Singapore’s former prime minister Lee Kuan Yew said in 2007 that it was “laughable” to think that Indonesians who were likely to be extradited would be in Singapore.

While he acknowledged that the extradition treaty would act as an “inhibitor”, he was confident that it would not frighten wealthy Indonesians away. Singapore, Lee added, had very strict rules to prevent money-laundering.


Prime Minister Lee Hsien Loong reiterated this point on Tuesday, telling local media that the treaty with Indonesia would “enhance co-operation in combating crime and send a clear positive signal to investors”.

The city state currently has extradition arrangements with countries including Australia, Britain, Malaysia and the United States.

In the past 20 years, there have been at least 20 Indonesians convicted or suspected of corruption who fled to Singapore or are suspected of being there.

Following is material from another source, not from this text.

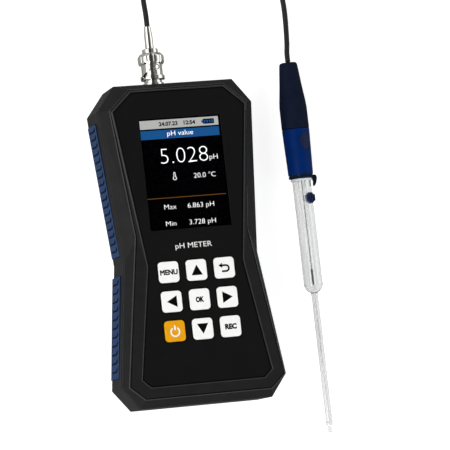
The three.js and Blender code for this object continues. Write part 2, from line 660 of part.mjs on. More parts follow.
const capRadius = (y) => mix(CAP.joint, CAP.lowRadius, y / CAP.low);
const capSleeve = turned([
  [CAP.joint, CAP.seam + 0.15],
  [CAP.joint - 0.05, 12.4],
  [6.1, 22.6],
  [CAP.topRadius + 0.2, 33.6],
  [CAP.topRadius, CAP.top - 0.6],
  [CAP.topRadius - 0.8, CAP.top],
  [1.8, CAP.top],
  [1.8, 12],
  [CAP.bore, 8],
  [CAP.bore, CAP.seam + 0.15],
]);
add(electrode, 'cap_sleeve', capSleeve, M.navy);

// The badge and its shallow pocket share an oval that points out through the cap's wall.
function badgeOval(spare) {
  const oval = new THREE.Shape();
  oval.absellipse(0, 0, BADGE.halfWidth + spare, BADGE.halfLength + spare, 0, 2 * Math.PI);
  return solid(prism(oval, 2, 12, 10).translate(0, BADGE.y, 0).rotateY(Math.PI / 2 - BADGE.angle));
}
function badgeShell(inner, outer) {
  const low = BADGE.y - 8;
  const high = BADGE.y + 6;
  const at = (y, offset) => [capRadius(y) + offset, y];
  return solid(turned([at(low, outer), at(high, outer), at(high, inner), at(low, inner)]));
}
const capWall = solid(turned([
  [CAP.lowRadius, CAP.low],
  [CAP.joint, CAP.seam - 0.15],
  [CAP.bore, CAP.seam - 0.15],
  [CAP.bore, CAP.low],
]));
const badgePocket = badgeOval(BADGE.play).intersect(badgeShell(-BADGE.sink - BADGE.play, 2));
add(electrode, 'electrode_cap', surface(cut(capWall, badgePocket)), M.blue);
const badge = badgeOval(0).intersect(badgeShell(-BADGE.sink, BADGE.proud));
add(electrode, 'cap_badge', surface(badge), M.navy);

// The ring under the cap carries a claw on its right side.
const clawPlan = [
  [6.1, -27], [6.5, -27.3], [6.8, -29.5], [6.5, -31.6], [6.9, -31.8], [7.9, -30.1],
  [8.5, -27.7], [8.3, -26.2], [7.4, -25.7], [6.1, -25.7],
].map(vec);
const capRing = join(
  solid(ring(RING.radius, CAP.bore, RING.low, RING.high)),
  solid(plate(clawPlan, -1.3, 1.3)),
);
add(electrode, 'cap_ring', surface(capRing), M.navy);
add(electrode, 'tube_collar', ring(COLLAR.radius, COLLAR.bore, COLLAR.low, COLLAR.high), M.silicone);

// A round bar pointing out of the electrode's side at the stopper's place, from one radius to another.
const sideBar = (radius, inner, outer, sides = 16) =>
  new THREE.CylinderGeometry(radius, radius, outer - inner, sides)
    .rotateZ(-Math.PI / 2)
    .translate((inner + outer) / 2, STOPPER.y, 0)
    .rotateY(-STOPPER.angle);

const glassOutside = solid(turned([
  [0, GLASS.low],
  [STEM.radius, GLASS.low],
  [STEM.radius, GLASS.neck],
  [2.3, GLASS.neck + 0.5],
  [4.2, GLASS.neck + 1.9],
  [GLASS.tube, GLASS.shoulder],
  [GLASS.tube, GLASS.high],
  [0, GLASS.high],
]));
const glassInside = solid(turned([
  [0, GLASS.low - 1],
  [STEM.bore, GLASS.low - 1],
  [STEM.bore, GLASS.neck + 1],
  [3.4, GLASS.neck + 2.6],
  [GLASS.tubeBore, GLASS.shoulder + 1],
  [GLASS.tubeBore, GLASS.high + 1],
  [0, GLASS.high + 1],
]));
const glassBody = cut(
  join(glassOutside, solid(sideBar(FILL_NECK.radius, 3.6, FILL_NECK.high))),
  glassInside,
  solid(sideBar(FILL_NECK.bore, 2, FILL_NECK.high + 1)),
);
add(electrode, 'glass_body', surface(glassBody), glass);

const innerTube = turned([
  [INNER_STEM.radius, INNER_STEM.low],
  [INNER_STEM.radius, INNER_STEM.coneLow],
  [INNER.wide, INNER.coneHigh],
  [INNER.wide, INNER.high],
  [INNER.wideBore, INNER.high],
  [INNER.wideBore, INNER.coneHigh - 0.6],
  [INNER_STEM.bore, INNER_STEM.coneLow + 0.6],
  [INNER_STEM.bore, INNER_STEM.low],
], 16);
add(electrode, 'inner_tube', innerTube, glass);
const tip = turned([
  [0, TIP.low],
  [0.8, TIP.low + 0.3],
  [TIP.radius, TIP.low + 1.2],
  [TIP.radius, TIP.high],
  [0, TIP.high],
], 16);
add(electrode, 'membrane_tip', tip, glass);

const measuringWire = turned([
  [0, MEASURING.low],
  [MEASURING.element, MEASURING.low],
  [MEASURING.element, MEASURING.elementHigh],
  [MEASURING.wire, MEASURING.elementHigh + 0.3],
  [MEASURING.wire, MEASURING.high],
  [0, MEASURING.high],
], 8);
add(electrode, 'measuring_wire', measuringWire, M.silver);

// The reference wire runs between the tubes, and bends in to the narrow part of the inner one.
const wirePlaces = [
  [REFERENCE.wideReach, INNER.high - 2],
  [REFERENCE.wideReach, INNER.coneHigh],
  [REFERENCE.reach, REFERENCE.bend],
  [REFERENCE.reach, REFERENCE_ELEMENT.high - 1],
];
const wirePath = wirePlaces.map(([reach, y]) => [
  reach * Math.cos(REFERENCE.angle),
  y,
  reach * Math.sin(REFERENCE.angle),
]);
const referenceElement = bar(REFERENCE_ELEMENT.radius, REFERENCE_ELEMENT.low, REFERENCE_ELEMENT.high, 8);
const [elementX, , elementZ] = wirePath.at(-1);
const referenceWire = join(
  solid(cable(wirePath, REFERENCE.wire, 12)),
  solid(referenceElement.translate(elementX, 0, elementZ)),
);
add(electrode, 'reference_wire', surface(referenceWire), M.silver);

// A ribbed stopper closes the filling hole: a stem, a head, and fins along the electrode.
function refillStopper() {
  const grip = solid(sideBar(STOPPER_HEAD.radius, STOPPER_HEAD.high - 0.2, STOPPER_HEAD.finHigh));
  const fins = [-2.1, -0.7, 0.7, 2.1].map((offset) => {
    const height = STOPPER_HEAD.finHigh - STOPPER_HEAD.high + 0.4;
    const fin = new THREE.BoxGeometry(height, 2.2 * STOPPER_HEAD.radius, 0.8);
    const middle = (STOPPER_HEAD.high + STOPPER_HEAD.finHigh) / 2;
    return solid(fin.translate(middle, STOPPER.y, offset).rotateY(-STOPPER.angle)).intersect(grip);
  });
  return join(
    solid(sideBar(STOPPER.stem, STOPPER.stemLow, STOPPER_HEAD.low + 0.2, 10)),
    solid(sideBar(STOPPER_HEAD.radius, STOPPER_HEAD.low, STOPPER_HEAD.high)),
    ...fins,
  );
}
add(electrode, 'refill_stopper', surface(refillStopper()), M.stopper);

const phMeter = new THREE.Group();
phMeter.add(meter, connector, lead, electrode);
export default phMeter;
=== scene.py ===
"""A hand-held pH meter on its back, with its electrode beside it on a coaxial lead.

Lengths are in millimetres. Meshes are made in them and scaled to metres as they become Blender objects.
"""
import math

import bmesh
import bpy
import numpy as np
from mathutils import Matrix, Vector


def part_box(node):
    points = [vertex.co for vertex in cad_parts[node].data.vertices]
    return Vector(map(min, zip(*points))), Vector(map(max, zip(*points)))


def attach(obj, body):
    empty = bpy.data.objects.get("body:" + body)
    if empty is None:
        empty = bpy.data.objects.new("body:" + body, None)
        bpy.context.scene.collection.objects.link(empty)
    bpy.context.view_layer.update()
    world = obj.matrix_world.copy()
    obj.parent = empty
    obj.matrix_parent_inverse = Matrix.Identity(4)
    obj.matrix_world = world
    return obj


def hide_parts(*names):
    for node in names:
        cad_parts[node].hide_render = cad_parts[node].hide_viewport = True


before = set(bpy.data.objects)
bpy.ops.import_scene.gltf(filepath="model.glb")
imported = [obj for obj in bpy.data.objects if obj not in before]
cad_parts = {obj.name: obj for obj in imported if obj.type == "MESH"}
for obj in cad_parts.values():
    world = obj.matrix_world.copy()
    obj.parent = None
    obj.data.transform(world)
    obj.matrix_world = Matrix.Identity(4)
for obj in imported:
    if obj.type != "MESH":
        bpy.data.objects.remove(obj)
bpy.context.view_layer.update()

MM = 0.001
TURN = 2 * math.pi

# ---- Dimensions that the frame's boxes don't give ----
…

Some of them were eventually arrested by authorities, either in Singapore or other countries.

Among them is Muhammad Nazarrudin, a former treasurer of the Democratic Party (the party of former President Susilo Bambang Yudhoyono). He was convicted of taking kickbacks from the winning bid to build athlete dormitories for the 2011 Southeast Asia Games.

The case is thought to have cost Indonesia 50 billion rupiah. Muhammad fled to Singapore a day before Indonesia’s Corruption Eradication Commission (KPK) issued a travel ban against him. He was caught in Colombia in 2011 and sentenced to 13 years in prison. He was released in 2020.

Another big name is tycoon Sjamsul Nursalim, who was among the BLBI recipients and according to KPK, still owes the country 4.5 trillion rupiah. He was named as a graft suspect in 2019 and is thought to be in Singapore with his wife. The KPK dropped the case last year, saying the priority was not to put him in jail because of his advanced age but to recover the missing government funds.

Maria Pauline Lumowa, who was accused of embezzling around US$200 million from loans she received from the state-owned Bank BNI using forged documents, fled to Singapore in September 2003, a month before she was named as a corruption suspect. She was arrested in Serbia in 2020 and last year was sentenced to 18 years in prison.